DIRECTIONS: Repeat exactly, and only, the lines below starting at the line that contains "# The wire that" and ending at the line that contains "obj.matrix_world = Matrix.Identity(4)", inclusive of both.

INFORMATION PROVIDED:

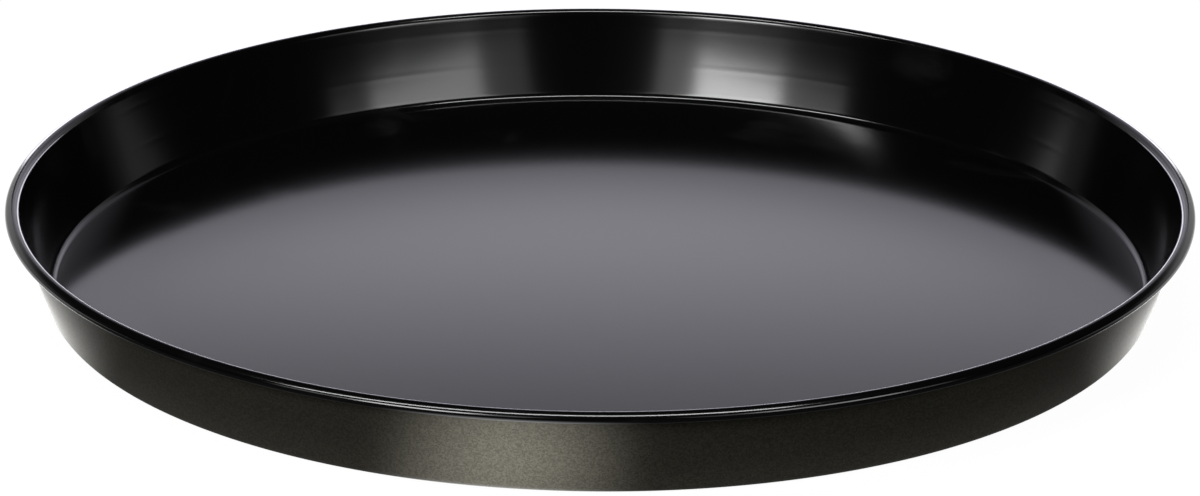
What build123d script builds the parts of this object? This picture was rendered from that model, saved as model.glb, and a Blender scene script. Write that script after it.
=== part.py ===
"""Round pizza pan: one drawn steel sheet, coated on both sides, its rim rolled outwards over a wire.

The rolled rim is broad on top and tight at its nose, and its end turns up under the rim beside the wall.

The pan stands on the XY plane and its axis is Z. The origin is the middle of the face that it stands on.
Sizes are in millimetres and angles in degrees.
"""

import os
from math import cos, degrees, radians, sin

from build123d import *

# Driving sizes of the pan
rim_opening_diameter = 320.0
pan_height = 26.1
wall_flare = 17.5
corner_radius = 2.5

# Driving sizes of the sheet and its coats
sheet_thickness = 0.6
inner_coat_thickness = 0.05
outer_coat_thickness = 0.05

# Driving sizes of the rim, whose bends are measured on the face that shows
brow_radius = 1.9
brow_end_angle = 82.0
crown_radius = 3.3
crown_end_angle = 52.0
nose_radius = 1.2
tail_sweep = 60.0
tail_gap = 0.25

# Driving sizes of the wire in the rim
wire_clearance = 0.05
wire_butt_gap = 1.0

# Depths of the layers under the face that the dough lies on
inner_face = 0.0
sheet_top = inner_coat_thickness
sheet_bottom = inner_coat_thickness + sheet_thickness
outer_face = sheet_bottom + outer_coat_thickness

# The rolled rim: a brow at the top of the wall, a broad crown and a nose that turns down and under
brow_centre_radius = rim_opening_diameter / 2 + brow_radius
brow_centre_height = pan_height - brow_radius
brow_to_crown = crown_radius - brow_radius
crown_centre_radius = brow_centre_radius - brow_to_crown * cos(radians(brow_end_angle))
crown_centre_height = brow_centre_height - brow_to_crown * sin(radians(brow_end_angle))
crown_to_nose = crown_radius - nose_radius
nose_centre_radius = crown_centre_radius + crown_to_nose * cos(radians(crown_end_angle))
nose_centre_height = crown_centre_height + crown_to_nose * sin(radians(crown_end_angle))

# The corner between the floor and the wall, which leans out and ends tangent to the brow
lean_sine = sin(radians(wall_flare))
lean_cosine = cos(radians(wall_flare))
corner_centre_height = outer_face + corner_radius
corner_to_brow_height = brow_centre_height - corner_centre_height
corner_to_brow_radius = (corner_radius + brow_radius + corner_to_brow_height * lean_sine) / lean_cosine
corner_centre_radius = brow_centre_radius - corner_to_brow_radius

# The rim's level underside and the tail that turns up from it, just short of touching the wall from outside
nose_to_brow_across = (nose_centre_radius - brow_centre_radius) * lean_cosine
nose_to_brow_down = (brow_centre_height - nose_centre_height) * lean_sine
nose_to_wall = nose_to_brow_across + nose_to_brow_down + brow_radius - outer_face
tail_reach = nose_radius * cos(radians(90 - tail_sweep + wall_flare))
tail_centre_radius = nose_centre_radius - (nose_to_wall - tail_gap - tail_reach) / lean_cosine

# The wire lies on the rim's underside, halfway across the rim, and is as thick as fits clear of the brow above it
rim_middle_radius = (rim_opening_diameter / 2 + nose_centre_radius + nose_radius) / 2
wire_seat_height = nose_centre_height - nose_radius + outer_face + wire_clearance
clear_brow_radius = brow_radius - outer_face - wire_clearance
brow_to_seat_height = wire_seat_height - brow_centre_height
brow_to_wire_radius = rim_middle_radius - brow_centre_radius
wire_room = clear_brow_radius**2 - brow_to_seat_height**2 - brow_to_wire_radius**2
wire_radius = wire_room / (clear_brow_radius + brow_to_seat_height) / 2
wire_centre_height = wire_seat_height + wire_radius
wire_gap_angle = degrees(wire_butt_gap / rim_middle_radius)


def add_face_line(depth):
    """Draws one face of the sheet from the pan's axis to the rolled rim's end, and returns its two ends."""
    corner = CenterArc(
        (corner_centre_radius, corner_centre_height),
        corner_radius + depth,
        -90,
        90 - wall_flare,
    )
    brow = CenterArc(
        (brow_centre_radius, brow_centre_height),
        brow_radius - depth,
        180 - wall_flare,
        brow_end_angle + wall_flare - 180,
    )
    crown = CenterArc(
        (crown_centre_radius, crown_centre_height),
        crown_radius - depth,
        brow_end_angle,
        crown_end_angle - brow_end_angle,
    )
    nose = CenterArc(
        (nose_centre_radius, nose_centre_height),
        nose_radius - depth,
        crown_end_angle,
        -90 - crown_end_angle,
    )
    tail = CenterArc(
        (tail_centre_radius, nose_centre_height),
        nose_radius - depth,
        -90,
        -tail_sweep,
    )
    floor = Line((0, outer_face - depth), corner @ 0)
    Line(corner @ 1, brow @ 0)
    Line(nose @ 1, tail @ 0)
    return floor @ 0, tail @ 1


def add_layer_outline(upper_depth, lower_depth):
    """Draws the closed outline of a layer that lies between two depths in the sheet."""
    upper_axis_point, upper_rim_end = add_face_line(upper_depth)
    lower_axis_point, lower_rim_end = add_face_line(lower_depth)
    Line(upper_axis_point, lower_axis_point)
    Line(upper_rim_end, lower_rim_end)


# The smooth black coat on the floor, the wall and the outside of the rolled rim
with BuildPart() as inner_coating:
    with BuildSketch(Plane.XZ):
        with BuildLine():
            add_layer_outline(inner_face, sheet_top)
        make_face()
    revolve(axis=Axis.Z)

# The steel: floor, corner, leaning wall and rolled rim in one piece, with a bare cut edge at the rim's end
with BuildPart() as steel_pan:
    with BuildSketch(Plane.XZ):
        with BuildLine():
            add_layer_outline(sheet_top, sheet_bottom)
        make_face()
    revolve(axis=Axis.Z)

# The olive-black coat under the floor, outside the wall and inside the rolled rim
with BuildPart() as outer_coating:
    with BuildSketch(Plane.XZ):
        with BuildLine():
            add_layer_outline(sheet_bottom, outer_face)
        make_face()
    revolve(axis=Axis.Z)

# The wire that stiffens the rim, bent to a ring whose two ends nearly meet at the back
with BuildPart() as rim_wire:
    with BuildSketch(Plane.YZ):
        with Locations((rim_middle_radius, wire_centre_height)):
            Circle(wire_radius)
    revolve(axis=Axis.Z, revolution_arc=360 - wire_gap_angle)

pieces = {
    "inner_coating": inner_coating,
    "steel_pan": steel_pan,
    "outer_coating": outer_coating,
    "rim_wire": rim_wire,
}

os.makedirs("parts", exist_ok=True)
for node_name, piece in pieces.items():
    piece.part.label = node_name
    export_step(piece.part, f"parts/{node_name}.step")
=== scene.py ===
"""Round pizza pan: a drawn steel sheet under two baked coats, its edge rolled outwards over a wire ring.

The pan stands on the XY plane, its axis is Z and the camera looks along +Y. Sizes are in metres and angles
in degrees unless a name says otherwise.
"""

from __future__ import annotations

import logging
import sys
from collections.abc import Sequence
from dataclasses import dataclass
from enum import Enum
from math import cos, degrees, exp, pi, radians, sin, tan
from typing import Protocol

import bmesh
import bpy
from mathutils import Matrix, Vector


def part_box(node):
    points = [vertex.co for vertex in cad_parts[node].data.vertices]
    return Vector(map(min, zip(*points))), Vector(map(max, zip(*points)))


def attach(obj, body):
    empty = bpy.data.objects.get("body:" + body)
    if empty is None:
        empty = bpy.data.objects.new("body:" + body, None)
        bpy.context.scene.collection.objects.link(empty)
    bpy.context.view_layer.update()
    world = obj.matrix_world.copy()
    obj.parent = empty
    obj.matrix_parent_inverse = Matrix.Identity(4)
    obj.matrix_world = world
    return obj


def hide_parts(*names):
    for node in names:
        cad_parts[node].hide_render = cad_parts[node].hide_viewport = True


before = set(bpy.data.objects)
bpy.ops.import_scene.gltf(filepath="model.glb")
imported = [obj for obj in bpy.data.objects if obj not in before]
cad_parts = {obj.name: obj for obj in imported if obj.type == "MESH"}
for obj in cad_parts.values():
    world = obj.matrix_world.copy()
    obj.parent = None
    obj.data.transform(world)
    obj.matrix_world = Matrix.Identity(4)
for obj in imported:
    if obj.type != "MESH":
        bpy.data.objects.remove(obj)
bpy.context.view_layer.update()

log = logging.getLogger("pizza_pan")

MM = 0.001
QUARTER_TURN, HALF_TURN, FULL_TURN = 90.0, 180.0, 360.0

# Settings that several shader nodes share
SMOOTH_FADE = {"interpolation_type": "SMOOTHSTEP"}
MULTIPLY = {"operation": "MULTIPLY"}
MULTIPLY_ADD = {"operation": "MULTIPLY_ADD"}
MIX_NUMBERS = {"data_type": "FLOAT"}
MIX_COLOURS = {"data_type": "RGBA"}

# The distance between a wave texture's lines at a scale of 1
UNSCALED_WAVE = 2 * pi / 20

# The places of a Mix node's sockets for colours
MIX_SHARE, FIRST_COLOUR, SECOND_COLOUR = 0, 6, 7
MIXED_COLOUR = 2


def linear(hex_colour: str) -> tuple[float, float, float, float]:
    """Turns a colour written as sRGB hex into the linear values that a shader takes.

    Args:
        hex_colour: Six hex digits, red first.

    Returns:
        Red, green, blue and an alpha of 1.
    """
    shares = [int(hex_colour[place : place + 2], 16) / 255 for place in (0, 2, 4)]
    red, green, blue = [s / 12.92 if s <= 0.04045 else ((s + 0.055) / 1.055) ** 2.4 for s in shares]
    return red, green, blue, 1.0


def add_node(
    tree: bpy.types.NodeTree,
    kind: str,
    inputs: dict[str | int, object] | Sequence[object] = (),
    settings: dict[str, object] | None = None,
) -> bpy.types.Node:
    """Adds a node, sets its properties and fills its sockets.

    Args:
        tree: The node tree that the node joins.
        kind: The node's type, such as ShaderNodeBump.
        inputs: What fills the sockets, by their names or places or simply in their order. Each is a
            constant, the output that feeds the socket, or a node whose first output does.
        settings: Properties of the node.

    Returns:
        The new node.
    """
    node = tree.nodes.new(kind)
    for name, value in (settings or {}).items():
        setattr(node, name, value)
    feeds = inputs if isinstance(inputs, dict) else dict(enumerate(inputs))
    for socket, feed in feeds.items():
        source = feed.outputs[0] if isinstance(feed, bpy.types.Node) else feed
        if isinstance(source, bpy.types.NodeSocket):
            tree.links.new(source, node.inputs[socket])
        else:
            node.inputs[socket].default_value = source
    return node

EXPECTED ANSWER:
# The wire that stiffens the rim, bent to a ring whose two ends nearly meet at the back
with BuildPart() as rim_wire:
    with BuildSketch(Plane.YZ):
        with Locations((rim_middle_radius, wire_centre_height)):
            Circle(wire_radius)
    revolve(axis=Axis.Z, revolution_arc=360 - wire_gap_angle)

pieces = {
    "inner_coating": inner_coating,
    "steel_pan": steel_pan,
    "outer_coating": outer_coating,
    "rim_wire": rim_wire,
}

os.makedirs("parts", exist_ok=True)
for node_name, piece in pieces.items():
    piece.part.label = node_name
    export_step(piece.part, f"parts/{node_name}.step")
=== scene.py ===
"""Round pizza pan: a drawn steel sheet under two baked coats, its edge rolled outwards over a wire ring.

The pan stands on the XY plane, its axis is Z and the camera looks along +Y. Sizes are in metres and angles
in degrees unless a name says otherwise.
"""

from __future__ import annotations

import logging
import sys
from collections.abc import Sequence
from dataclasses import dataclass
from enum import Enum
from math import cos, degrees, exp, pi, radians, sin, tan
from typing import Protocol

import bmesh
import bpy
from mathutils import Matrix, Vector


def part_box(node):
    points = [vertex.co for vertex in cad_parts[node].data.vertices]
    return Vector(map(min, zip(*points))), Vector(map(max, zip(*points)))


def attach(obj, body):
    empty = bpy.data.objects.get("body:" + body)
    if empty is None:
        empty = bpy.data.objects.new("body:" + body, None)
        bpy.context.scene.collection.objects.link(empty)
    bpy.context.view_layer.update()
    world = obj.matrix_world.copy()
    obj.parent = empty
    obj.matrix_parent_inverse = Matrix.Identity(4)
    obj.matrix_world = world
    return obj


def hide_parts(*names):
    for node in names:
        cad_parts[node].hide_render = cad_parts[node].hide_viewport = True


before = set(bpy.data.objects)
bpy.ops.import_scene.gltf(filepath="model.glb")
imported = [obj for obj in bpy.data.objects if obj not in before]
cad_parts = {obj.name: obj for obj in imported if obj.type == "MESH"}
for obj in cad_parts.values():
    world = obj.matrix_world.copy()
    obj.parent = None
    obj.data.transform(world)
    obj.matrix_world = Matrix.Identity(4)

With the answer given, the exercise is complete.